In later years Peaslee received word of strange excavations in the Australian desert that mirrored the visions of his dreams. With Wingate beside him, he crossed that barren waste and beheld the blackened ruins of the Yithian city. Down into the labyrinth he descended, recognizing the titanic halls and shadowed passages of his long-lost captivity. The trapdoors that had once confined the polyps now yawned open, and in the depths he found a metal case that confirmed his every memory. Yet when a clamor of his own making echoed through those ancient corridors, a stirring answered from below. In terror he fled, abandoning the case and the proof it contained.
When dawn came, the desert had swallowed the ruins. No trace of the city or the horrors beneath remained. Peaslee returned home, burdened by the final, ineffable truth, for within the lost case had rested a book written entirely in his own hand—a relic not of his past, but of another age, and another body, beneath the monstrous sun of a forgotten world.
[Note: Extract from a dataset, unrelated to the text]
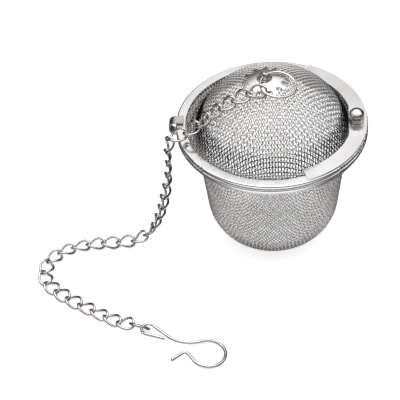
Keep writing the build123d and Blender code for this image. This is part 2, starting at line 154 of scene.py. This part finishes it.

S. T. Joshi has observed that the spectral beauty of the 1933 film Berkeley Square awakened in Lovecraft a strange recognition of self, shaping the conception of “The Shadow Out of Time”. The author beheld the picture four times, entranced by its vision of a man whose spirit drifts backward to mingle with that of an ancestor long dead. To Lovecraft, it seemed “the most weirdly perfect embodiment of my own moods and pseudo-memories,” a work that spoke to his lifelong sense of existing out of time, as though his true consciousness belonged to an earlier century. Yet the film’s handling of temporal exchange left him dissatisfied, and in his novella he sought to perfect what the cinema had only dimly perceived.
Other influences whispered through his imagination: H. B. Drake’s The Shadowy Thing, Henri Beraud’s Lazarus, and Walter de la Mare’s The Return, each touching upon the dread mystery of mind and body undone. Critics would later call the tale his summit of achievement. Lin Carter saw in it a grandeur of time and cosmos unmatched in his other works, while Martin Andersson named it his magnum opus, the true measure of Lovecraft’s cosmic vision. Yet the author himself regarded the story with cold detachment, sending the single manuscript to August Derleth without retaining a copy, as though weary of his own creation.
In later years, new voices would awaken its reputation. Cinescape placed it among the finest works of speculative art, and Publishers Weekly hailed its return to print. Scholars Edward Guimont and Horace A. Smith have discerned within it, and within At the Mountains of Madness, the birth of that haunting archetype of science fiction: the vast, incomprehensible structure whose very silence proclaims the smallness of man before the infinite.
“The Haunter of the Dark”
In the city of Providence, beneath the brooding shadow of Federal Hill, there stood a church long abandoned to dust and dread. Robert Blake, a young writer steeped in occult studies, felt an unwholesome fascination for that decaying edifice, once the lair of the accursed Church of Starry Wisdom. The foreign folk of the hill whispered of monstrous rites and a presence older than mankind, yet their warnings only deepened his curiosity.
Within the darkened nave, Blake discovered the mouldering skeleton of the lost reporter Edwin Lillibridge, and upon a pedestal of alien workmanship, a strange crystal of unearthly sheen known as the Shining Trapezohedron. The stone pulsed with an inner life, its depths shifting like a window into the gulfs between the stars. In touching it, Blake awakened that which no mortal should stir, and fled into the night, haunted by the sense that eyes beyond time had turned upon him.
The horror imprisoned in the church could stir only in darkness, restrained by the ceaseless lights of the city. Yet when thunder rolled and the storm broke, the power faltered and prayers rose from terrified throats. Blake, in his high room, pleaded for the light to endure, but the lamps flickered and went out. What came then was not of this earth. When dawn returned, he was found lifeless before his window, his face twisted in unspeakable fear, and his dying words spoke of black wings and the burning eye that sees all worlds. Later, a trembling doctor cast the blighted stone into the waters of Narragansett Bay, though none can say if the thing it summoned sleeps once more or waits beneath the depths for the turning of the next dark age.
Lovecraft conceived “The Haunter of the Dark” in response to Robert Bloch’s “The Shambler from the Stars”, in which a writer much like Lovecraft perishes by forces he cannot name. With grim mirth, Lovecraft answered by crafting the fate of Robert Harrison Blake, a figure molded in Bloch’s likeness, whose curiosity drew him into the shadows of an ancient church. Years later, Bloch would close their dark correspondence with “The Shadow from the Steeple”, binding the three tales in a cycle of mutual dread.
Some threads of the story reach back to Hanns Heinz Ewers’ “The Spider”, a tale of unseen horror and mounting fascination that Lovecraft had studied with care. In Blake’s final writings, he invokes the specter of Edgar Allan Poe’s “The Fall of the House of Usher”, for like that haunted trinity of brother, sister, and house, Blake, the church, and the spectral Haunter seem bound by a single, corrupted soul. Scholars have read the climax as the moment when the avatar of Nyarlathotep merges with Blake’s mind and is struck by lightning, annihilating both mortal and immortal essence in a single flash of blasphemous light.
Fritz Leiber called it among Lovecraft’s finest and final creations, and R. S. Hadji placed it among the most terrifying works ever to issue from a human pen, for in it one feels the last tremor of a mind gazing too long into the gulf that lies beyond the stars.